An excerpt from
With A Woman’s Voice: A Writer’s Struggle for Emotional Freedom
In my dining room there is a beautiful bowl of purple glass. I bought it in Venice the first time I went there with Rudy, my second husband. Because of how perfectly it symbolizes Italy, that bowl made me love it at first sight. Its thick glass is amethyst in color but frosted on the outside with a thin, splotchy white-gray crusting that makes it look rugged and weathered like a mountain misted with ash. Near the middle of its sloping sides a crude river of darker purple suggests molten lava or deep cool water varying wildly in breadth. Beckoning one, as it seems, to richness buried or swirling through space, that river refutes fragility.
In sunlight these blended purples evoke a multitude of reflections: of beautiful old Italy with its mists, mountains, and chapel-studded countryside; of how deeply in love I was at the time, and of the man who has since shattered and vanished from my life. I still remember leaving St. Domenico with him early that August morning to catch our flight home from Milan. Looking up at the mountain lit by a single star in the fading night sky, we found its peak already white with the first snow. I felt terribly sad that dawn because our trip was nearly finished and I feared the relationship might be, too. Recently I’ve been sadder still.
But beyond that memory, this bowl embodies feelings that I was once denied but have come to recognize as the very essence of my being: conflict, choice, and struggling between the two; the strain to discern clarity from confusion and to bear the inextricableness of beauty and brutality, strength and delicacy, sweetness and sadness.

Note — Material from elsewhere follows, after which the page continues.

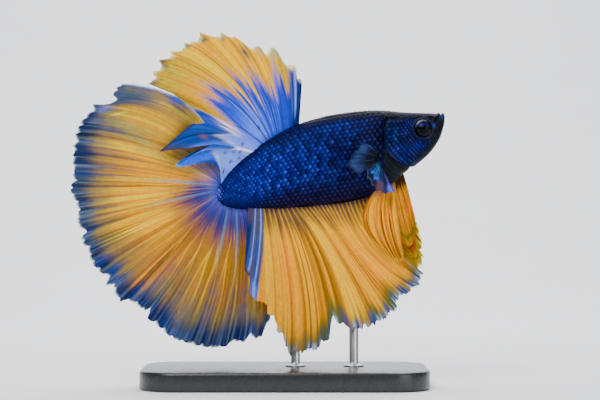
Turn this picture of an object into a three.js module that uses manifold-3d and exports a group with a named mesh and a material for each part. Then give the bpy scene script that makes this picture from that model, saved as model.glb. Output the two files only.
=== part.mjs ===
// A halfmoon betta (Siamese fighting fish), an adult male at life size, swimming with its fins spread,
// held over a plain display stand by two rods. It is a still model: nothing on it moves.
// Millimetres. +X points to the snout, +Y to the fish's left side and +Z up.
// The origin is the centre of the stand's underside.
import * as THREE from "three";
import { mergeVertices } from "three/addons/utils/BufferGeometryUtils.js";
import Module from "manifold-3d";

const wasm = await Module();
wasm.setup();

// Driving sizes
const GAP = 0.3; // between two pieces that meet
const FIN_THICK = 0.7; // of a fin at its root; it thins towards the margin
const MARGIN_SHARE = 0.75; // the margin's thickness as a share of the root's
const ROOT_SINK = 0.7; // how far a fin's root runs into the body before it is trimmed

const BODY_RINGS = 28;
const BODY_SIDES = 20;
const NECK_X = 20.5; // the head ends at the rear edge of the gill covers
const STEM_X = -6.5; // the trunk ends and the tail stem begins
const REACH = 60; // larger than the fish, for cutting tools

const EYE = { x: 28.8, z: 54.0, offset: 2.0, radius: 1.95, flatness: 0.72 };
const GILL_COVER_INNER = 2.3; // half the head's thickness left between the gill covers

const STAND = { length: 60, depth: 32, height: 4, corner: 8, bevel: 0.6 };
const ROD = { radius: 1, foot: 2.2, footHeight: 0.8, side: 2.6, frontX: 14.5, rearX: 2.2 };

// Smooth curves

const clamp = (t, low = 0, high = 1) => Math.min(high, Math.max(low, t));
const mix = (a, b, t) => a + (b - a) * t;

function smoothstep(from, to, t) {
  const s = clamp((t - from) / (to - from));
  return s * s * (3 - 2 * s);
}

// A smooth curve through rows of [t, a, b, ...]: gives [a, b, ...] at any t.
function through(rows) {
  const slope = (i, c) => {
    const before = rows[Math.max(i - 1, 0)];
    const after = rows[Math.min(i + 1, rows.length - 1)];
    return (after[c] - before[c]) / (after[0] - before[0]);
  };
  return (t) => {
    let i = 0;
    while (i < rows.length - 2 && t > rows[i + 1][0]) i += 1;
    const step = rows[i + 1][0] - rows[i][0];
    const s = clamp((t - rows[i][0]) / step);
    const ease = s * s * (3 - 2 * s);
    const leave = s * (1 - s) * (1 - s) * step;
    const arrive = s * s * (s - 1) * step;
    return rows[i]
      .slice(1)
      .map((a, c) => mix(a, rows[i + 1][c + 1], ease) + slope(i, c + 1) * leave + slope(i + 1, c + 1) * arrive);
  };
}

// The body: rings across a spine, from the snout (share 0) to the end of the tail stem (share 1).
// Each row is the share along the spine, x, the back's height, the belly's height and half the width.
const bodyAt = through([
  [0.0, 33.6, 56.7, 55.5, 0.5],
  [0.02, 33.3, 57.2, 54.3, 1.1],
  [0.06, 32.3, 57.35, 51.6, 1.8],
  [0.12, 30.3, 57.3, 48.8, 2.55],
  [0.2, 27.2, 57.4, 46.4, 3.35],
  [0.27, 24.4, 57.5, 44.0, 3.85],
  [0.33, 21.8, 57.7, 41.5, 4.15],
  [0.4, 18.0, 57.8, 39.9, 4.35],
  [0.5, 12.6, 57.3, 38.6, 4.3],
  [0.6, 7.4, 56.3, 38.0, 3.95],
  [0.7, 1.6, 54.4, 37.55, 3.4],
  [0.8, -3.6, 51.5, 37.2, 2.75],
  [0.88, -8.3, 48.2, 37.2, 2.1],
  [0.94, -11.6, 45.1, 37.6, 1.5],
  [0.98, -13.6, 42.5, 38.6, 1.0],
  [1.0, -14.3, 41.2, 39.6, 0.5],
]);

// The fish swims in a gentle curve, bowed towards its left side. It is modelled straight and bent last.
const swimY = (x) => -0.0015 * (x - 8) ** 2;

// How round a ring is above and below its middle: under 1 is boxy, over 1 is keeled.
const ringShape = through([
  [0.0, 0.9, 0.9],
  [0.2, 0.72, 0.95],
  [0.35, 0.85, 1.0],
  [0.6, 0.95, 1.15],
  [1.0, 1.0, 1.1],
]);

function bodyPoint(share, turn, grow = 0) {
  const [x, back, belly, half] = bodyAt(share);
  const [upper, lower] = ringShape(share);
  const middle = (back + belly) / 2;
  const rise = Math.cos(turn);
  const out = Math.sin(turn);
  const roundness = rise > 0 ? upper : lower;
  const height = (back - belly) / 2 + grow;
  const ends = clamp(1 - share / 0.04) - clamp((share - 0.96) / 0.04);
  const width = (half + grow) * Math.sign(out) * Math.abs(out) ** roundness;
  return [x + grow * ends, width, middle + height * rise];
}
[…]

Today when I focus on these feelings, in my habit of striving for self-understanding, I never know what will happen. Sometimes there is nostalgia for the sweetness of feeling loved best of all by Father. Or Rudy. Sometimes there’s aching sadness from knowing the impossibility of such wishes. Surprising images and, occasionally, brainstorms, can come to mind; whereas once I didn’t dare to be so open. Because then I was afraid to see—the truth, perhaps, or some forgotten pain. But growing older has weathered me in a way that’s no longer burdened by apprehension. It allows me to look and look and to occasionally have the delicious experience of seeing for the first time something remarkable that’s always been there. I do this with everything now—dreams, music, patients, works of art, and friends, as well as self. I call this being alive.